The process was not easy because these are life stories in which we can project ourselves, and that is the idea of the book: to put ourselves in the place of these young people who have lived certain life paths and who are still living them at the moment, even every day on the planet. It's saying to yourself: this is happening, how am I going to manage to put it into images? The process is long and difficult, but not impossible because as a comic book writer I know the tools, but it includes meetings, notes, a lot of sketches and interviews. That's why I love comics as a media, because I learn a lot from it. Not only on the subject, but also on my job, and that's what makes me grow.
Are unaccompanied refugee minors a taboo subject in Swiss society?
I don't think it is a taboo subject, but I think it is a subject that can be debated a lot more. We don't realise it, but with the amount of information there is constantly, it's quite difficult for the population to understand the situation. For myself, it was a subject in which I perhaps did not necessarily master all the codes. This is precisely the aim of the book, to open up the debate. It is important to be able to talk about it and to consider that these young people who cross Europe and arrive in our country are first and foremost young people before being considered only as migrants or refugees. The subject is obviously very vast, but not taboo.
Are comics a different way of raising awareness?

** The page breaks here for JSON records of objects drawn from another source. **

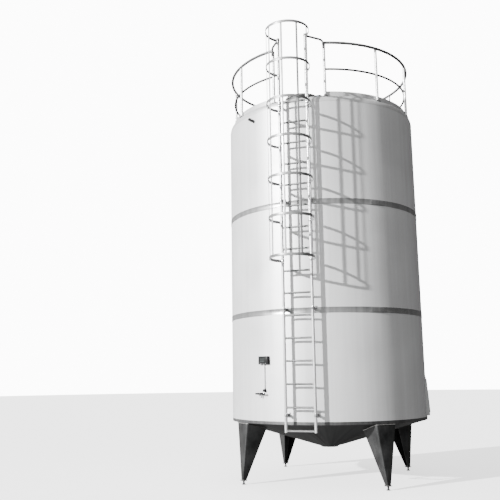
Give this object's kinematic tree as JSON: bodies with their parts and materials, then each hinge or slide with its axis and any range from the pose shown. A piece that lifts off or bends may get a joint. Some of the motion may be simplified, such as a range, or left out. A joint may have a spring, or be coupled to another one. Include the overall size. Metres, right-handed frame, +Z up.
{
  "type": "bulk milk tank",
  "caption": "Tall insulated stainless milk silo on tapering legs, with a caged side ladder, railed roof, roof manway, agitator and bottom outlet.",
  "frame": {"origin": "on the ground, under the middle of the whole object's bounding box", "axes": "+Z up along the tank; the ladder, its cage and the display face -Y; the side cover is on +X"},
  "size_m": [2.9294, 3.5056, 6.26],
  "materials": {
    "cladding": "satin-brushed stainless sheet",
    "trim": "darker brushed stainless band",
    "leg_steel": "folded stainless plate, mill finish, dark",
    "rail_tube": "polished stainless tube",
    "vessel_steel": "2B stainless plate",
    "foam": "rigid polyurethane foam",
    "black_plastic": "matt black",
    "seal_rubber": "food-grade white rubber",
    "motor_paint": "grey-blue enamel",
    "valve_steel": "machined stainless"
  },
  "bodies": {
    "tank": {"inner_vessel": "vessel_steel", "foam_insulation": "foam", "lower_cladding": "cladding", "middle_cladding": "cladding", "upper_cladding": "cladding", "lower_belt": "trim", "upper_belt": "trim", "bottom_trim": "trim", "cone_cover": "leg_steel", "roof_cover": "cladding", "toe_board": "cladding", "top_rail": "rail_tube", "mid_rail": "rail_tube", "ladder": "rail_tube", "cage_bar_left": "rail_tube", "cage_bar_centre": "rail_tube", "cage_bar_right": "rail_tube", "cage_bar_outer_left": "rail_tube", "cage_bar_outer_right": "rail_tube", "manway_neck": "cladding", "display_box": "black_plastic", "temperature_probe": "black_plastic", "sample_valve": "valve_steel", "overflow_port": "trim", "cip_port": "trim", "side_manway_plate": "valve_steel", "agitator_motor": "motor_paint", "outlet_valve": "valve_steel", "post_1": "rail_tube", "post_2": "rail_tube", "post_3": "rail_tube", "post_4": "rail_tube", "post_5": "rail_tube", "post_6": "rail_tube", "post_7": "rail_tube", "post_8": "rail_tube", "post_9": "rail_tube", "post_10": "rail_tube", "hoop_1": "rail_tube", "hoop_2": "rail_tube", "hoop_3": "rail_tube", "hoop_4": "rail_tube", "hoop_5": "rail_tube", "hoop_6": "rail_tube", "hoop_7": "rail_tube", "leg_1": "leg_steel", "leg_2": "leg_steel", "leg_3": "leg_steel", "leg_4": "leg_steel"},
    "lid": {"manway_lid": "cladding", "manway_gasket": "seal_rubber"},
    "lid_knob": {"manway_knob": "black_plastic"},
    "agitator": {"agitator_shaft": "vessel_steel"},
    "sample_handle": {"sample_lever": "black_plastic"},
    "outlet_handle": {"outlet_lever": "valve_steel"},
    "side_cover_door": {"side_cover": "cladding"},
    "foot_1_screw": {"foot_1": "leg_steel"},
    "foot_2_screw": {"foot_2": "leg_steel"},
    "foot_3_screw": {"foot_3": "leg_steel"},
    "foot_4_screw": {"foot_4": "leg_steel"}
  },
  "joints": [
    {"name": "lid_hinge", "type": "hinge", "parent": "tank", "child": "lid", "pos_m": [-0.29331, -0.73665, 5.482], "axis": [0, -1, 0], "range_deg": [0, 100]},
    {"name": "lid_knob_lift", "type": "slide", "parent": "lid", "child": "lid_knob", "axis": [0, 0, 1], "range_m": [0, 0.012]},
    {"name": "agitator_spin", "type": "hinge", "parent": "tank", "child": "agitator", "pos_m": [-0.02531, 0.31335, 0.95], "axis": [0, 0, 1], "continuous": true},
    {"name": "sample_lever_turn", "type": "hinge", "parent": "tank", "child": "sample_handle", "pos_m": [-0.63922, -1.03376, 1.243], "axis": [-0.4147, -0.91, 0], "range_deg": [0, 90]},
    {"name": "outlet_lever_turn", "type": "hinge", "parent": "tank", "child": "outlet_handle", "pos_m": [-0.02531, 0.94375, 0.4925], "axis": [0, 0, 1], "range_deg": [0, 90]},
    {"name": "side_cover_hinge", "type": "hinge", "parent": "tank", "child": "side_cover_door", "pos_m": [1.41078, 0.46429, 1.437], "axis": [0.1045, -0.9945, 0], "range_deg": [0, 100]},
    {"name": "foot_1_thread", "type": "slide", "parent": "tank", "child": "foot_1_screw", "axis": [0, 0, 1], "range_m": [-0.025, 0.03]},
    {"name": "foot_2_thread", "type": "slide", "parent": "tank", "child": "foot_2_screw", "axis": [0, 0, 1], "range_m": [-0.025, 0.03]},
    {"name": "foot_3_thread", "type": "slide", "parent": "tank", "child": "foot_3_screw", "axis": [0, 0, 1], "range_m": [-0.025, 0.03]},
    {"name": "foot_4_thread", "type": "slide", "parent": "tank", "child": "foot_4_screw", "axis": [0, 0, 1], "range_m": [-0.025, 0.03]}
  ]
}
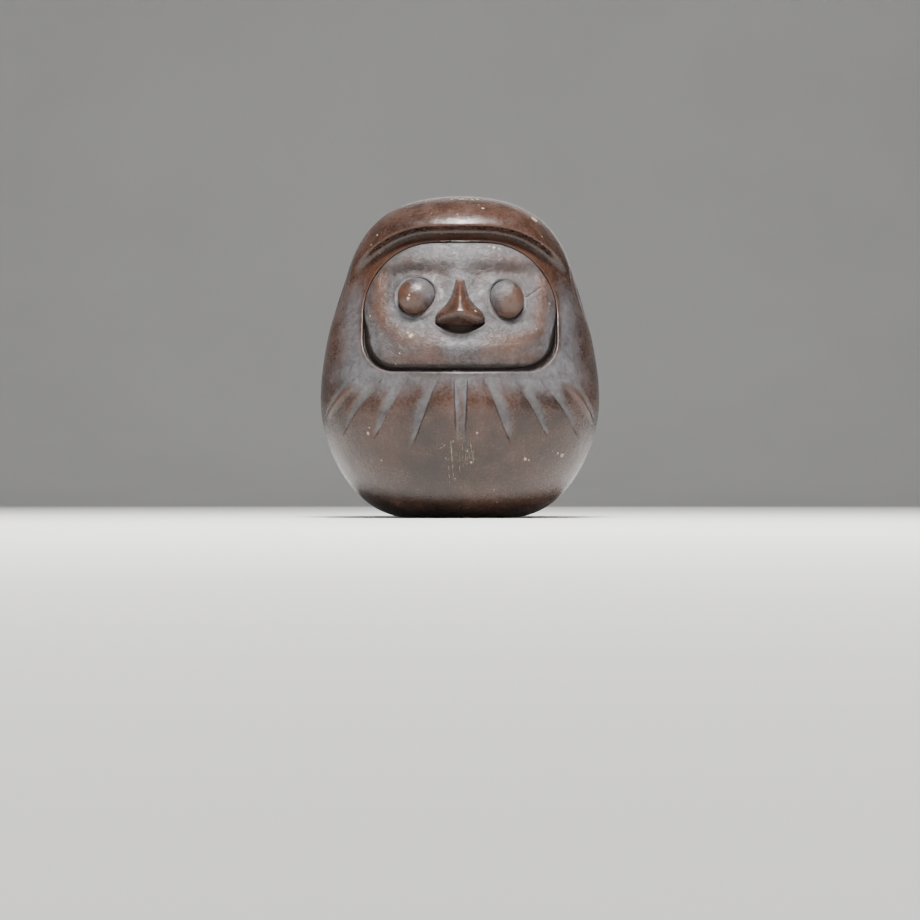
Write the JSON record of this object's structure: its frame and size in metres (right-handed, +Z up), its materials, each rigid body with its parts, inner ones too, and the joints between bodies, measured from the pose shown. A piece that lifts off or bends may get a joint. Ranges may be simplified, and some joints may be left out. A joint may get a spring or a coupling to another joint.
{
  "type": "daruma doll",
  "caption": "Round-bottomed seated doll with a rolled hood lip, a face set in a rounded opening, ball eyes, a wedge nose and pleats below the collar.",
  "frame": {"origin": "centre of the flat foot, on the ground", "axes": "+Z up to the crown, -Y out of the face, +X to the right of someone who looks at the face"},
  "size_m": [0.14, 0.1412, 0.161],
  "materials": {
    "lacquered_shell": "satin",
    "lacquered_face": "satin",
    "lacquered_eye": "satin",
    "lacquered_nose": "satin",
    "paper_strip": "matte",
    "bamboo": "satin",
    "clay": "matte",
    "base_wood": "matte",
    "base_paper": "matte"
  },
  "bodies": {
    "root": {"front_shell": "lacquered_shell", "back_shell": "lacquered_shell", "seam_band": "paper_strip", "face_panel": "lacquered_face", "left_eye": "lacquered_eye", "right_eye": "lacquered_eye", "left_eye_pin": "bamboo", "right_eye_pin": "bamboo", "nose": "lacquered_nose", "nose_pin": "bamboo", "base_weight": "clay", "base_disc": "base_wood", "base_cover": "base_paper", "base_nails": "bamboo"}
  },
  "joints": []
}
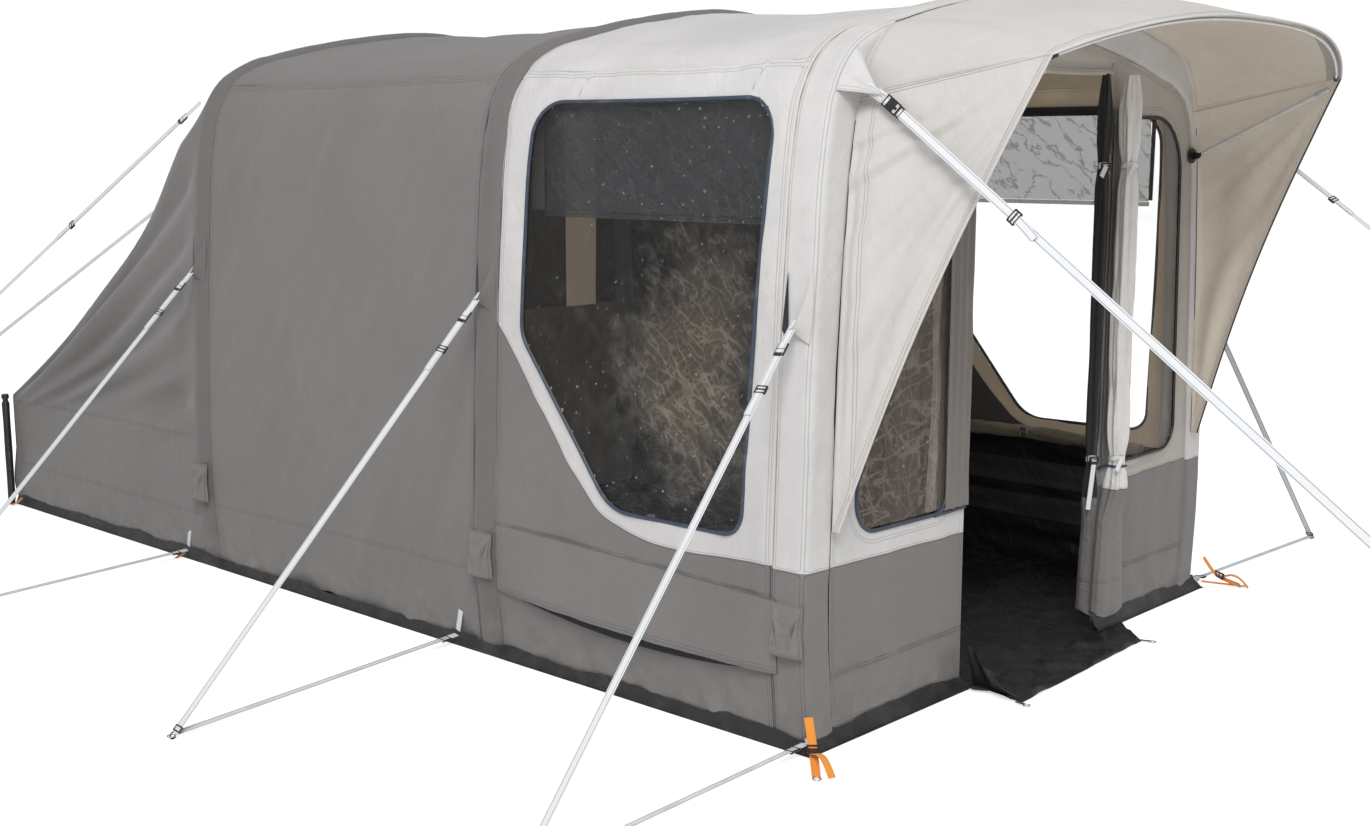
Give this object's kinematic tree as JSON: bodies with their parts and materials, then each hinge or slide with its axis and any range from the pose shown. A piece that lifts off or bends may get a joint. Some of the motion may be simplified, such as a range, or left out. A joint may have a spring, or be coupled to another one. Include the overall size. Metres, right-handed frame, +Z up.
{
  "type": "inflatable family tent",
  "caption": "Tunnel tent on arched air beams, with a sloping bedroom end, big side windows, a tied-back front door and a winged canopy over it.",
  "frame": {"origin": "on the ground, in the middle of the tent's floor, on the groundsheet's underside", "axes": "+Z up, -Y out of the front door, +X to the right-hand side of someone looking in at the door"},
  "size_m": [4.6084, 7.1853, 2.0936],
  "materials": {
    "pale_polyester": "matte",
    "dark_polyester": "matte",
    "warm_polyester": "matte",
    "black_sheet": "satin",
    "clear_film": "gloss",
    "blind_cloth": "matte",
    "beam_film": "satin",
    "black_plastic": "satin",
    "grey_alloy": "satin",
    "mesh_cloth": "matte",
    "white_webbing": "matte"
  },
  "bodies": {
    "tent": {"groundsheet": "black_sheet", "sleeve_front": "pale_polyester", "sleeve_middle": "dark_polyester", "sleeve_rear": "dark_polyester", "air_beam_front": "beam_film", "air_beam_middle": "beam_film", "air_beam_rear": "beam_film", "roof_front": "pale_polyester", "roof_rear": "dark_polyester", "wall_left_front": "pale_polyester", "wall_right_front": "pale_polyester", "wall_left_rear": "dark_polyester", "wall_right_rear": "dark_polyester", "window_left": "clear_film", "window_right": "clear_film", "blind_left": "blind_cloth", "blind_right": "blind_cloth", "front_wall_left": "pale_polyester", "front_wall_right": "pale_polyester", "front_window_left": "clear_film", "front_window_right": "clear_film", "bedroom_roof": "dark_polyester", "bedroom_side_left": "dark_polyester", "bedroom_side_right": "dark_polyester", "corner_pole_left": "black_plastic", "corner_pole_right": "black_plastic", "canopy": "warm_polyester", "canopy_wing_left": "warm_polyester", "canopy_wing_right": "warm_polyester", "canopy_rim_pole": "grey_alloy", "strut_boot_left": "black_plastic", "strut_boot_right": "black_plastic", "door_mesh_roll": "mesh_cloth", "door_outer_roll": "warm_polyester", "guy_left_front": "white_webbing", "guy_left_middle": "white_webbing", "guy_left_rear": "white_webbing", "guy_right_front": "white_webbing", "guy_right_middle": "white_webbing", "guy_right_rear": "white_webbing", "storm_guy_left": "white_webbing", "storm_guy_right": "white_webbing", "rear_guy_left": "white_webbing", "rear_guy_right": "white_webbing"},
    "strut_left": {"canopy_strut_left": "grey_alloy"},
    "strut_right": {"canopy_strut_right": "grey_alloy"},
    "cap_front": {"valve_cap_front": "black_plastic"},
    "cap_middle": {"valve_cap_middle": "black_plastic"},
    "cap_rear": {"valve_cap_rear": "black_plastic"},
    "cover_front": {"valve_cover_front": "dark_polyester"},
    "cover_middle": {"valve_cover_middle": "dark_polyester"},
    "cover_rear": {"valve_cover_rear": "dark_polyester"},
    "bar_left": {"blind_bar_left": "blind_cloth"},
    "bar_right": {"blind_bar_right": "blind_cloth"},
    "adjuster_left_front": {"slider_left_front": "black_plastic"},
    "adjuster_left_middle": {"slider_left_middle": "black_plastic"},
    "adjuster_left_rear": {"slider_left_rear": "black_plastic"},
    "adjuster_right_front": {"slider_right_front": "black_plastic"},
    "adjuster_left_storm": {"slider_left_storm": "black_plastic"},
    "adjuster_right_storm": {"slider_right_storm": "black_plastic"}
  },
  "joints": [
    {"name": "strut_left_hinge", "type": "hinge", "parent": "tent", "child": "strut_left", "pos_m": [-0.965, -2.322, 1.59], "axis": [0.9846, 0.1751, 0], "range_deg": [0, 105]},
    {"name": "strut_right_hinge", "type": "hinge", "parent": "tent", "child": "strut_right", "pos_m": [0.965, -2.322, 1.59], "axis": [0.9846, -0.1751, 0], "range_deg": [0, 105]},
    {"name": "cap_front_screw", "type": "hinge", "parent": "tent", "child": "cap_front", "pos_m": [-1.17015, -2.2425, 0.335], "axis": [-1, 0, 0], "range_deg": [0, 270]},
    {"name": "cap_middle_screw", "type": "hinge", "parent": "tent", "child": "cap_middle", "pos_m": [-1.19015, -1, 0.335], "axis": [-1, 0, 0], "range_deg": [0, 270]},
    {"name": "cap_rear_screw", "type": "hinge", "parent": "tent", "child": "cap_rear", "pos_m": [-1.19015, 0.68, 0.335], "axis": [-1, 0, 0], "range_deg": [0, 270]},
    {"name": "cover_front_flap", "type": "hinge", "parent": "tent", "child": "cover_front", "pos_m": [-1.17015, -2.2425, 0.412], "axis": [0, 1, 0], "range_deg": [0, 110]},
    {"name": "cover_middle_flap", "type": "hinge", "parent": "tent", "child": "cover_middle", "pos_m": [-1.19015, -1, 0.412], "axis": [0, 1, 0], "range_deg": [0, 110]},
    {"name": "cover_rear_flap", "type": "hinge", "parent": "tent", "child": "cover_rear", "pos_m": [-1.19015, 0.68, 0.412], "axis": [0, 1, 0], "range_deg": [0, 110]},
    {"name": "blind_left_drop", "type": "slide", "parent": "tent", "child": "bar_left", "axis": [0, 0, 1], "range_m": [-0.84, 0.27], "deforming": ["blind_left"]},
    {"name": "blind_right_drop", "type": "slide", "parent": "tent", "child": "bar_right", "axis": [0, 0, 1], "range_m": [-0.84, 0.27], "deforming": ["blind_right"]},
    {"name": "adjust_left_front", "type": "slide", "parent": "tent", "child": "adjuster_left_front", "axis": [-0.6732, -0.0495, -0.7378], "range_m": [-0.08, 0.9]},
    {"name": "adjust_left_middle", "type": "slide", "parent": "tent", "child": "adjuster_left_middle", "axis": [-0.6839, 0.0347, -0.7288], "range_m": [-0.08, 0.9]},
    {"name": "adjust_left_rear", "type": "slide", "parent": "tent", "child": "adjuster_left_rear", "axis": [-0.6834, 0.0504, -0.7283], "range_m": [-0.08, 0.9]},
    {"name": "adjust_right_front", "type": "slide", "parent": "tent", "child": "adjuster_right_front", "axis": [0.6732, -0.0495, -0.7378], "range_m": [-0.08, 0.9]},
    {"name": "adjust_left_storm", "type": "slide", "parent": "tent", "child": "adjuster_left_storm", "axis": [-0.0119, -0.8065, -0.5912], "range_m": [-0.38, 1.2]},
    {"name": "adjust_right_storm", "type": "slide", "parent": "tent", "child": "adjuster_right_storm", "axis": [0.0119, -0.8065, -0.5912], "range_m": [-0.38, 1.2]}
  ]
}
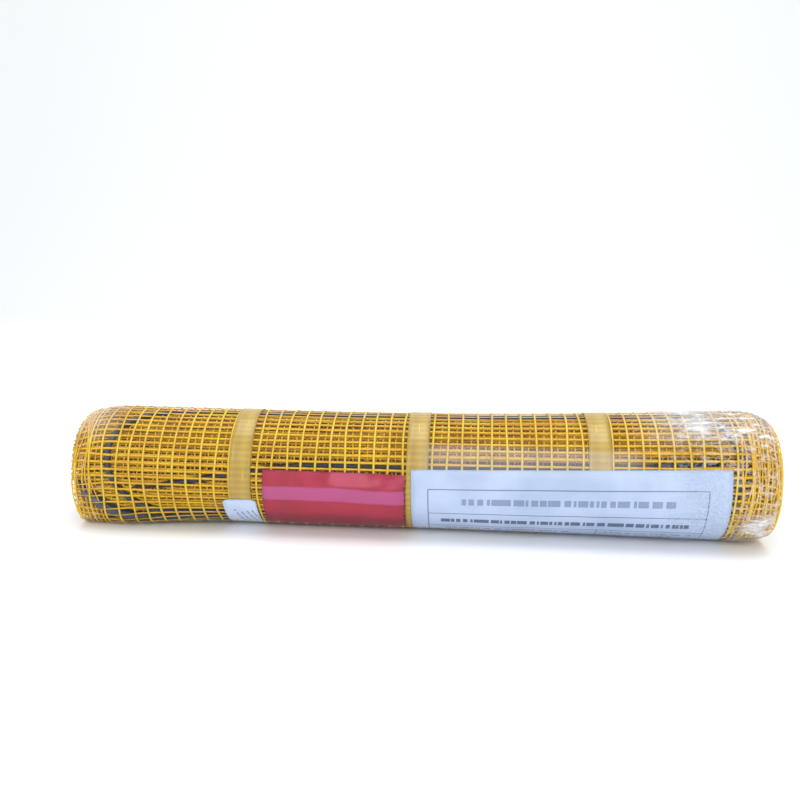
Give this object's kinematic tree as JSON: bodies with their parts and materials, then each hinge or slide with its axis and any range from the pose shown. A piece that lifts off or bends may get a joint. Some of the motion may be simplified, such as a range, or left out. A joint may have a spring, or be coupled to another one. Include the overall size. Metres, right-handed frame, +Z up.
{
  "type": "underfloor heating mat",
  "caption": "Rolled underfloor heating mat: yellow glass-fibre mesh with a dark heating cable in a serpentine, paper cards and tapes round it, shrink-wrapped in clear film",
  "frame": {"origin": "on the floor under the middle of the roll: the middle of the base of the object's box", "axes": "+X along the roll towards its looser end, -Y towards the side that shows the cards, +Z up from the floor"},
  "size_m": [0.496, 0.0938, 0.0926],
  "materials": {
    "mesh": "matte",
    "cable": "satin",
    "lead": "satin",
    "tape": "satin",
    "white_paper": "matte",
    "red_paper": "matte",
    "film": "gloss"
  },
  "bodies": {
    "root": {"mat_roll": "mesh", "heating_cable": "cable", "supply_lead": "lead", "tape_left": "tape", "tape_middle": "tape", "tape_right": "tape", "control_card": "white_paper", "caution_card": "red_paper", "cable_label": "white_paper", "shrink_film": "film"}
  },
  "joints": []
}
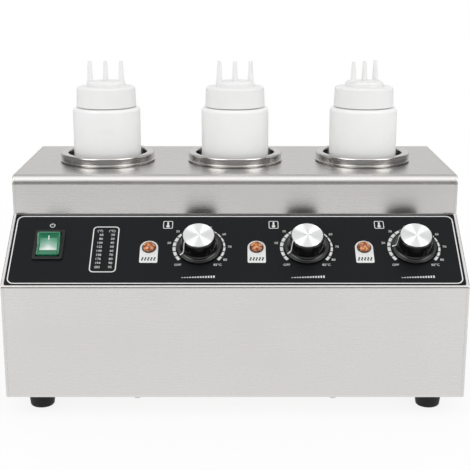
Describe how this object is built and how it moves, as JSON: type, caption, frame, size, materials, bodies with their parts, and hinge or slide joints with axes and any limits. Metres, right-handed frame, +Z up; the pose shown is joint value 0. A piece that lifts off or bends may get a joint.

Comics are not only a way of raising awareness in a different way, they are also a very good bridge to tackle this issue. I think that the ninth art (comics) in general is a perfect tool to address these issues that are not talked about enough.
What can the Swiss population do to help refugees, especially young people?
I think that first and foremost we need to educate ourselves, to take an interest. We are all part of this world and we are all citizens of it. Switzerland and Geneva have a great reputation in terms of aid and human rights. We have all the major bodies of the Nations that are in Geneva, including the institutions, so I think that for the population of Geneva or Switzerland, getting informed is something that is easily achievable rather than just being passive actors.
Any closing words?
Keep hope in everything you do, believe in your dreams and see you soon I hope.